If you’re a fan of the actors or the director, it’s not a bad movie to watch once. It’s got some good parts, but I wouldn’t expect anything more than mediocre from it.

Overall Opinion – 3/5

Addendum – I was discussing this movie with a friend. She’d asked me what movie I watched for tonight’s blog.

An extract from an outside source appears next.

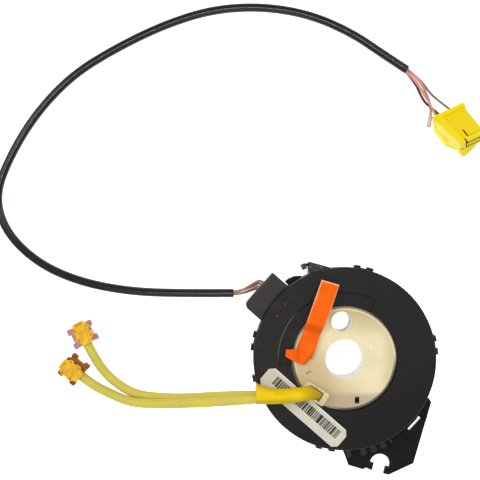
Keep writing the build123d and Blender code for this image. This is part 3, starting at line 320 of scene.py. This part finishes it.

I told her and she said she hadn’t seen it until I said, “The one and only movie directed by Nicolas Cage starring James Franco’s butt.” Immediately she recognized it, asked me if that was the movie where he played a prostitute and said, “it was… special….” Take that as you will.

Monday, May 20, 2013

Yes, Virginia (2009)

Number Rolled: 11
Movie Name/Year: Yes, Virginia (2009)
Genre: Children & Family
Length: 25 minutes
Rating: TV-PG
Director: Pete Circuitt
Writer: Wayne Best, Matt MacDonald, Chris Plehal
Actors: Neil Patrick Harris, Beatrice Miller, Jennifer Love Hewitt, Alfred Molina, Michael Buscemi, Kieran Patrick Campbell, Nicholas Sireci, Andrew Cherry, Taylor Hay, Julian Franco, Andrea Kessler, Chuck Nice, Robb Pruitt, Marge Royce

Virginia is an eight year old girl looking forward to the appearance of Santa Claus on Christmas. During that time, a bully manages to convince her that the legendary character might not be real. From that moment on, the little girl wanders her hometown in search of something, anything, that will give her hope that he is real.

To be honest, I think this may be my favorite animated Christmas story ever. It didn’t just portray the symbols that represent the holiday, but the underlying emotions of hope and kindness as well. If you ask me, the story and the movie are perfect. Even the method of animation used seems just right.

It’s obviously a movie meant for children, but it is a story told with such passion that even adults can find some interest in it.

I wouldn’t change anything and I have no complaints.